I would like to have seen the manifestation of a modernist style and aesthetic sensibility in addition to Dube's modern political attitudes. Nobody can fault him on his fervour in telling Mahlangu's story, and I can't express anything other than sympathy with his rage at an immensely evil regime that both gave rise to Mahlangu's actions and sought merciless retribution for them. It's greatly admirable of him to want to educate viewers, as well as inform them of the protraction of unjust apartheid-era laws into our own time.
But Dube gives no indication of what this story means to him personally, nor any reflection of his own presence, his own life, or his own ideas ideas as they relate to Mahlangu's. For all the merit there is to having local stories told by local artists, there is nothing in this film to suggest that it was made by a South African concerned with the history of the anti-apartheid struggle. What we see could have been filmed by anyone from any country who had read the Wikipedia entry on Mahlangu's life and had a good translator to give his or her lines in local languages.
Dube's film, which was reportedly initially meant for television, merely illustrates the known facts of the story without enlightening viewers on the apartheid regime, the fight against it, or Mahlangu himself.
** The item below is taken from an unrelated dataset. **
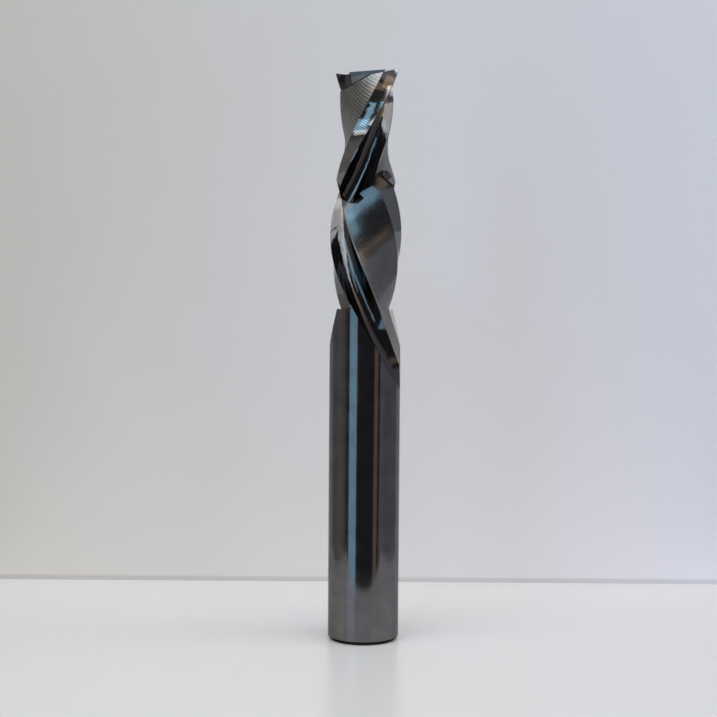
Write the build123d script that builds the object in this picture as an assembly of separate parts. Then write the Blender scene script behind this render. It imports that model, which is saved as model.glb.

Dube flattens the story's possibilities, without intensifying its meanings or underpinnings, whether moral, political, or personal. He neither fleshes out the intricate personal particulars of Mahlangu's life, nor lifts him into grand legend. "Kalushi" works best as an unchallenging and uninspired enactment of a few historical scenes to take the place of a photographic textbook in a history class. In exhuming this story, Dube begins a disinterment, but there is much more here to unearth.